ACL2021
Hashing based Efficient Inference for Image-Text Matching
Rong-Cheng Tu, Lei Ji, Huaishao Luo, Botian Shi, Heyan Huang, Nan Duan, Xian-Ling Mao
Abstract
Image-text matching has been a popular research topic which bridges vision and language through semantic understanding. Recent works mainly focus on exploring the interactions between images and sentences to improve the performance without considering inference efficiency. Specifically, for the large scale databases, it is unacceptable to perform such time-consuming mechanisms between a query (text/image) and each candidate datapoint (image/text) in the whole retrieval set during inference. To tackle this problem, we propose a novel hashing based efficient inference module called HEI, which can be plugged into the existing framework to speed up the inference step without reducing the retrieval performance. In details, HEI learns to map the original datapoints into short binary hash codes and coarsely preserve the heterologous matching relationship.

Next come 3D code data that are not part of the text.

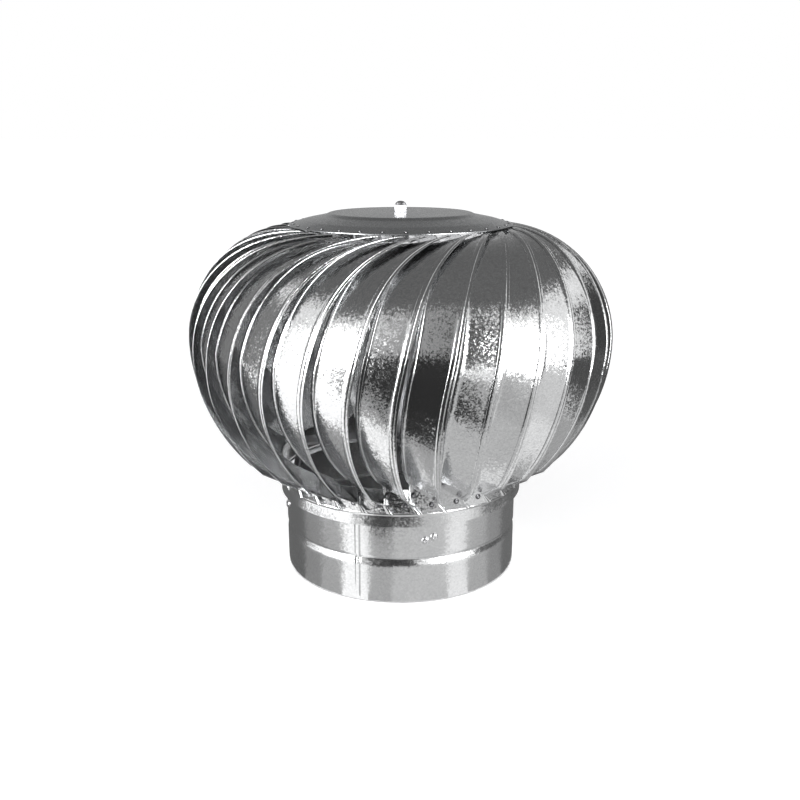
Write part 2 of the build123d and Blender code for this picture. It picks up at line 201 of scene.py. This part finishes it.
# The floor's cards lie in two rings. Each row has a first and a last azimuth, the reach at which the
# near ring ends or the far ring begins, and a grey.
ring_edge, short_edge, far_end = 0.22, 0.13, 1.2
near_floor = (
    (-170, -110, ring_edge, 0.14), (-110, -84, ring_edge, 0.28), (-84, -58, ring_edge, 0.42),
    (-58, -31, ring_edge, 1.2), (-31, -8, short_edge, 0.46), (-8, 46, ring_edge, 0.60),
    (46, 68, ring_edge, 0.95), (68, 95, ring_edge, 0.46), (95, 120, ring_edge, 0.30),
    (120, 170, ring_edge, 0.16),
)
for number, (start, end, edge, grey) in enumerate(near_floor):
    floor_card(f"near_floor_card_{number + 1}", grey, start, end, 0.0, edge)
far_floor = (
    (-160, -100, ring_edge, 0.14), (-45, -31, ring_edge, 0.4), (-31, -8, short_edge, 0.03),
    (-8, 15, ring_edge, 0.03), (15, 45, ring_edge, 0.52), (45, 80, ring_edge, 0.75),
    (80, 160, ring_edge, 0.12),
)
for number, (start, end, edge, grey) in enumerate(far_floor):
    floor_card(f"far_floor_card_{number + 1}", grey, start, end, edge, far_end)

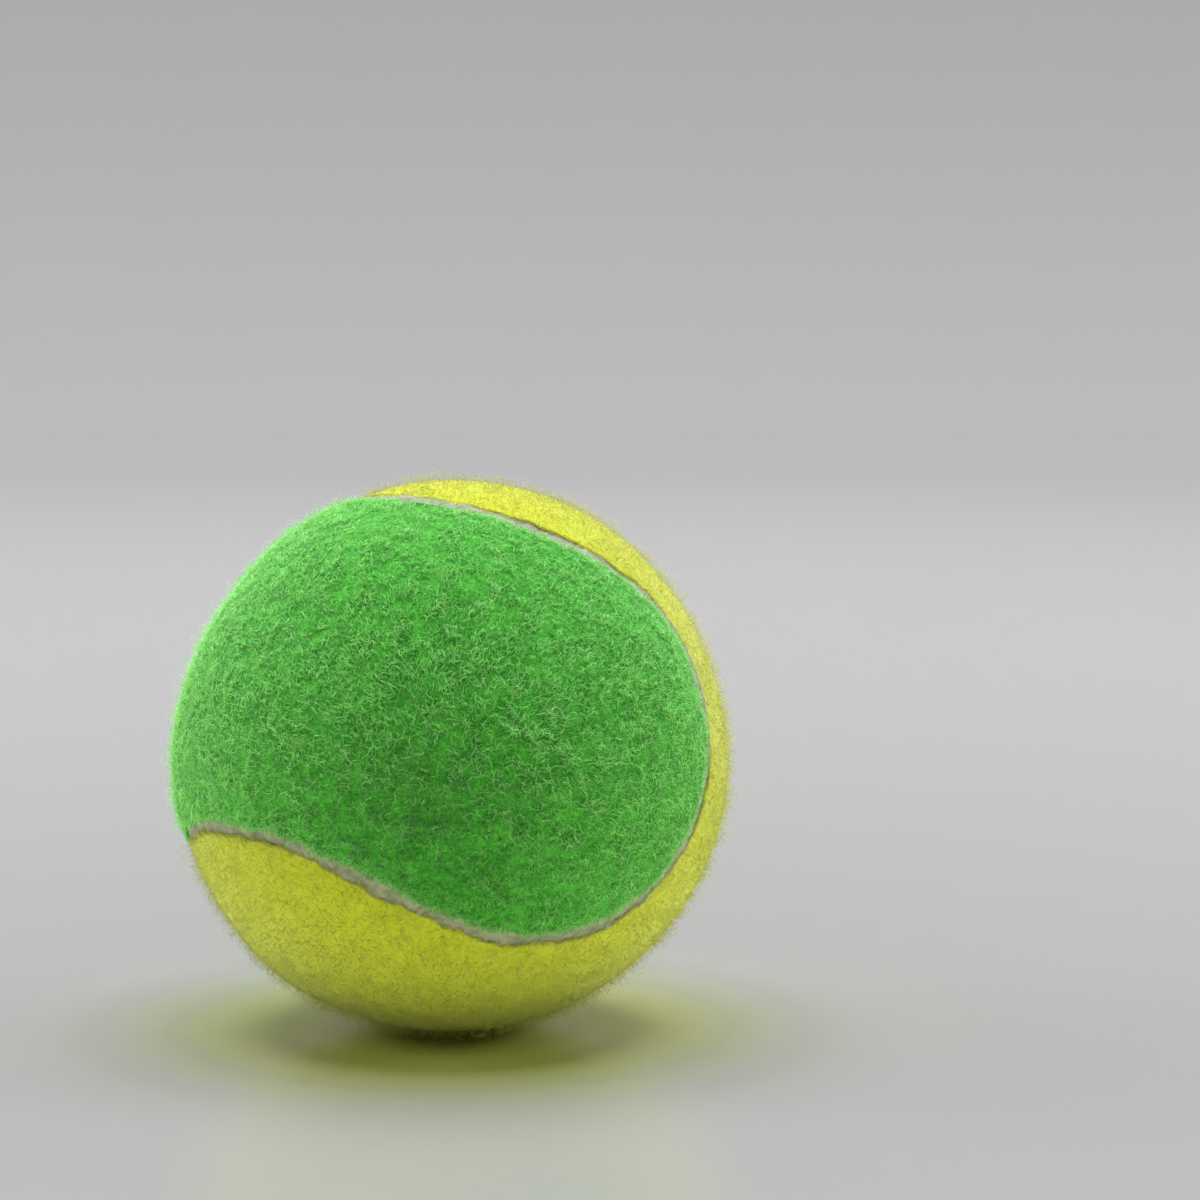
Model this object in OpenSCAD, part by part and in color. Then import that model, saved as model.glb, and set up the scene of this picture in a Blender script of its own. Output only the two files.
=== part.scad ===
// A felt-covered tennis ball, built up in layers as the real one is.
// Two moulded rubber half shells are cemented into a hollow core. Two identical
// dumbbell panels of cloth, each with a raised felt nap, are glued over it, and a
// strip of cement fills the one endless seam between them.
// The ball stands on z = 0, on the small flat that its weight has pressed into the nap.

/* [Ball] */
// Outer diameter over the felt nap
ball_d = 66; // [60:0.5:70]
// Depth of nap that is pressed flat where the ball stands
rest_depth = 0.5; // [0.2:0.1:0.7]

/* [Cover] */
// Depth of the felt nap above its cloth
felt_t = 2.5; // [2:0.1:4]
// Thickness of the woven cloth that carries the nap
cloth_t = 0.6; // [0.3:0.1:1]

/* [Core] */
// Thickness of the rubber solution that the core is dipped in
coat_t = 0.2; // [0.1:0.05:0.4]
// Wall of the moulded rubber core
core_wall = 3; // [2:0.1:5]
// Thickness of the cement between the two core halves
joint_t = 0.2; // [0.1:0.05:0.4]
// Radius of the bead of cement squeezed out inside the core
bead_r = 0.7; // [0.4:0.1:1.5]

/* [Seam] */
// Width of the cement strip between the two panels
seam_w = 2; // [1:0.1:3]
// Depth of the strip below the top of the nap
seam_depth = 0.8; // [0.3:0.1:1.5]
// Width of the sloping shoulder of nap on each side of the strip
shoulder_w = 0.8; // [0.2:0.1:1.5]
// Share of the seam's third harmonic, which draws in the waist of each panel
waist_share = 0.17; // [0.14:0.01:0.2]
// Share of the fifth harmonic, which squares up the round ends of each panel
lobe_share = -0.05; // [-0.06:0.01:0.02]
// Share of the sixth harmonic, which flattens the long sides of the seam
side_share = -0.035; // [-0.06:0.005:0.02]

/* [Lie] */
// Turn of the cover about X, applied first, in degrees
lie_x_angle = -139.5; // [-180:0.5:180]
// Turn of the cover about Y, applied second, in degrees
lie_y_angle = -50; // [-180:0.5:180]
// Turn of the cover about Z, applied last, in degrees
lie_z_angle = -35; // [-180:0.5:180]

/* [Hidden] */
$fn = 96;

// How far a cut reaches past what it cuts
overrun = 1.5;

// Radii of the layers, from the nap inwards
ball_r = ball_d / 2;
cloth_r = ball_r - felt_t;
coat_r = cloth_r - cloth_t;
core_r = coat_r - coat_t;
hollow_r = core_r - core_wall;
seam_r = ball_r - seam_depth;
cap_r = ball_r + overrun;

// Facets of the circles that cut the section of the core's joint, where a coarse one shows
section_fn = 384;

// Height of the ball's centre above what it stands on
centre_z = ball_r - rest_depth;

// Tangential reach of a panel's edge from the middle of the seam, at the strip and at the cap
strip_reach = seam_w / 2;
cap_reach = strip_reach + shoulder_w * (cap_r - seam_r) / (ball_r - seam_r);

// Stations along half of a panel's edge, and divisions of each rung across it
stations = 48;
rung_parts = 8;
ring = 2 * stations;

// Angle on each side of a station over which the seam's direction is taken
step_angle = 0.5;

// The seam runs round this curve as t goes through a full turn. Its panel round +Z has its
// waist there, and the tips of its two lobes lie at t = -45 and t = 135 degrees.
tip_angle = -45;

function unit(v) = v / norm(v);

function seam_point(t) =
    let (
        round_share = 1 - waist_share,
        rise = 2 * sqrt(round_share * waist_share)
    )
    unit([
        round_share * cos(t) + waist_share * cos(3 * t) + lobe_share * cos(5 * t),
        round_share * sin(t) - waist_share * sin(3 * t) + lobe_share * sin(5 * t),
        rise * sin(2 * t) + side_share * sin(6 * t)
    ]);

// Direction along the ball, square to the seam, from the seam into the panel round +Z
function into_panel(t) =
    unit(cross(seam_point(t), seam_point(t + step_angle) - seam_point(t - step_angle)));

// Point at radius r that lies reach away from the seam, measured square to it
function edge_point(t, r, at_r, reach) = r * unit(at_r * seam_point(t) + reach * into_panel(t));

function ring_angle(j) = tip_angle + 360 * j / ring;

// Index of point k of rung i, which runs across the panel from ring point i to its mirror image
function cap_index(i, k) =
    i == 0 ? 1 + ring
    : i == stations ? 1 + ring + stations
    : k == 0 ? 1 + ring + i
    : k == rung_parts ? 1 + ring + ring - i
    : 1 + 2 * ring + (i - 1) * (rung_parts - 1) + k - 1;

// A cone from the ball's centre through the edge of the panel round +Z. Its walls are
// radial up to the top of the cement strip and slope back above it.
module sector() {
    strip = [for (j = [0 : ring - 1]) edge_point(ring_angle(j), seam_r, seam_r, strip_reach)];
    rim = [for (j = [0 : ring - 1]) edge_point(ring_angle(j), cap_r, cap_r, cap_reach)];
    inner = [
        for (i = [1 : stations - 1], k = [1 : rung_parts - 1])
            cap_r * unit(rim[i] + (rim[ring - i] - rim[i]) * k / rung_parts)
    ];
    radial_walls = [for (j = [0 : ring - 1]) [0, 1 + j, 1 + (j + 1) % ring]];
    sloping_walls = [
        for (j = [0 : ring - 1], side = [0, 1])
            let (a = 1 + j, b = 1 + (j + 1) % ring)
            side == 0 ? [a, a + ring, b + ring] : [a, b + ring, b]
    ];
    cap = [
        for (i = [0 : stations - 1], k = [0 : rung_parts - 1], side = [0, 1])
            let (
                a = cap_index(i, k),
                b = cap_index(i, k + 1),
                c = cap_index(i + 1, k + 1),
                d = cap_index(i + 1, k)
            )
            if (side == 0 ? i > 0 : i < stations - 1) side == 0 ? [a, b, c] : [a, c, d]
    ];
    polyhedron(
        points = concat([[0, 0, 0]], strip, rim, inner),
        faces = concat(radial_walls, sloping_walls, cap),
        convexity = 4
    );
}

// A band along the whole seam, as wide as the cement strip, with the same radial walls as
// the panels that it parts
module seam_band() {
    corners = [
        for (j = [0 : ring - 1], c = [0 : 3])
            edge_point(
                ring_angle(j),
                c < 2 ? core_r : cap_r,
                seam_r,
                c == 0 || c == 3 ? strip_reach : -strip_reach
            )
    ];
    faces = [
        for (j = [0 : ring - 1], c = [0 : 3], half = [0, 1])
            let (
                d = (c + 1) % 4,
                next = (j + 1) % ring
            )
            half == 0 ? [4 * j + c, 4 * j + d, 4 * next + d] : [4 * j + c, 4 * next + d, 4 * next + c]
    ];
    polyhedron(points = corners, faces = faces, convexity = 6);
}

// Turns the cover to its lie on the ball
module lie() rotate([lie_x_angle, lie_y_angle, lie_z_angle]) children();

// The green panel is the yellow one turned over, so that it fills the rest of the ball
module turned_over() rotate([180, 0, 0]) children();

module layer(outer_r, inner_r) {
    difference() {
        sphere(r = outer_r);
        sphere(r = inner_r);
    }
}

// A layer with the poles of its spheres on X, clear of the flat underneath
module cover_layer(outer_r, inner_r) rotate([0, 90, 0]) layer(outer_r, inner_r);

// Lifts a piece of the cover to its height and presses it flat on the ground
module pressed() {
    difference() {
        translate([0, 0, centre_z]) children();
        translate([-cap_r, -cap_r, -cap_r]) cube([2 * cap_r, 2 * cap_r, cap_r]);
    }
}

module half_space() translate([-cap_r, -cap_r, joint_t / 2]) cube([2 * cap_r, 2 * cap_r, cap_r]);

module upper_half() {
    intersection() {
        layer(core_r, hollow_r);
        half_space();
    }
}

module core_half_upper() color("#3b3b3d") translate([0, 0, centre_z]) upper_half();

module core_half_lower() color("#444446") translate([0, 0, centre_z]) mirror([0, 0, 1]) upper_half();

// Half section of the cement between the rims, with the bead that squeezes out inside them
module joint_profile() {
    intersection() {
        translate([hollow_r - bead_r / 2, -joint_t / 2]) square([core_wall + bead_r, joint_t]);
        circle(r = core_r, $fn = section_fn);
    }
    intersection() {
        translate([hollow_r, 0]) circle(r = bead_r);
        circle(r = hollow_r, $fn = section_fn);
    }
}

module core_joint_cement() {
    color("#c9b98a") translate([0, 0, centre_z]) rotate_extrude() joint_profile();
}

module core_cement_coat() color("#a89c78") translate([0, 0, centre_z]) layer(coat_r, core_r);

module green_backing_cloth() {
    color("#cfd8b8") pressed() intersection() {
        cover_layer(cloth_r, coat_r);
        lie() turned_over() sector();
    }
}

module yellow_backing_cloth() {
    color("#e6e2b4") pressed() intersection() {
        cover_layer(cloth_r, coat_r);
        lie() sector();
    }
}

module green_felt() {
    color("#4fa642") pressed() intersection() {
        cover_layer(ball_r, cloth_r);
        lie() turned_over() sector();
    }
}

module yellow_felt() {
    color("#d5dc4f") pressed() intersection() {
        cover_layer(ball_r, cloth_r);
        lie() sector();
    }
}

module seam_cement() {
    color("#8f9384") pressed() intersection() {
        cover_layer(seam_r, coat_r);
        lie() seam_band();
    }
}

core_half_upper();
core_half_lower();
core_joint_cement();
core_cement_coat();
green_backing_cloth();
yellow_backing_cloth();
green_felt();
yellow_felt();
seam_cement();
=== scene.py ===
"""A green and yellow tennis ball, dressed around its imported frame.

The felt of both panels, its curly nap, its loose hairs and the cement of the seam are
meshes made here. The core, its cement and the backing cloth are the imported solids.
"""
import math
from typing import NamedTuple

import bpy
import numpy as np
from mathutils import Euler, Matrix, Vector
from mathutils.kdtree import KDTree


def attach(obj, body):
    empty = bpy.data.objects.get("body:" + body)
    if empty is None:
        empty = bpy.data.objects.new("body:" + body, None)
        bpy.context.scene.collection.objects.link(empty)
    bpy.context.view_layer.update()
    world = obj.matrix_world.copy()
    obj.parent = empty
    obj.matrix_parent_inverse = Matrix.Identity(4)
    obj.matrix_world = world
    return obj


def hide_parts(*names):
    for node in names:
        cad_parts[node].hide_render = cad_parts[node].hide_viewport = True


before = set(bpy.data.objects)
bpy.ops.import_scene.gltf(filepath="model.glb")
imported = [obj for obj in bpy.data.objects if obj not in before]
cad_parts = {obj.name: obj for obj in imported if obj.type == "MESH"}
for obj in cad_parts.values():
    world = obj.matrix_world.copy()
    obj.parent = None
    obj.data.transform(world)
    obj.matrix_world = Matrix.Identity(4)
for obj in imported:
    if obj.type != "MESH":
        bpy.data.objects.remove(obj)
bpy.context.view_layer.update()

MM = 0.001
SEED = 7

# Keeps the length of a direction from being zero
TINY = 1e-9

# The ball, in metres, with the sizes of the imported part
BALL_R = 33.0 * MM
REST_DEPTH = 0.5 * MM
CLOTH_R = 30.5 * MM
CENTRE = np.array([0.0, 0.0, BALL_R - REST_DEPTH])

# The seam's course and the cover's lie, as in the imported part
WAIST_SHARE = 0.17
LOBE_SHARE = -0.05
SIDE_SHARE = -0.035
LIE_DEGREES = (-139.5, -50.0, -35.0)
LIE = np.array(Euler([math.radians(a) for a in LIE_DEGREES], "XYZ").to_matrix())
PANEL_TURN = {"yellow": np.diag([1.0, 1.0, 1.0]), "green": np.diag([1.0, -1.0, -1.0])}
TIP_ANGLE = -math.pi / 4
DOWN = np.array([0.0, 0.0, -1.0])

# What the angles of two points of the seam add up to when they face each other across a panel
FACING_SUM = -math.pi / 2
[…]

Thus, in the inference phase, the proposed HEI module uses the hash codes to quickly select a few candidate datapoints from the retrieval set for a given query. Then, the image-text matching model fine ranks the candidate set to find the matching datapoint. Extensive experiments on two widely used benchmark MS-COCO and Flickr30k with four baseline methods demonstrate the efficiency and effectiveness of our proposed HEI module.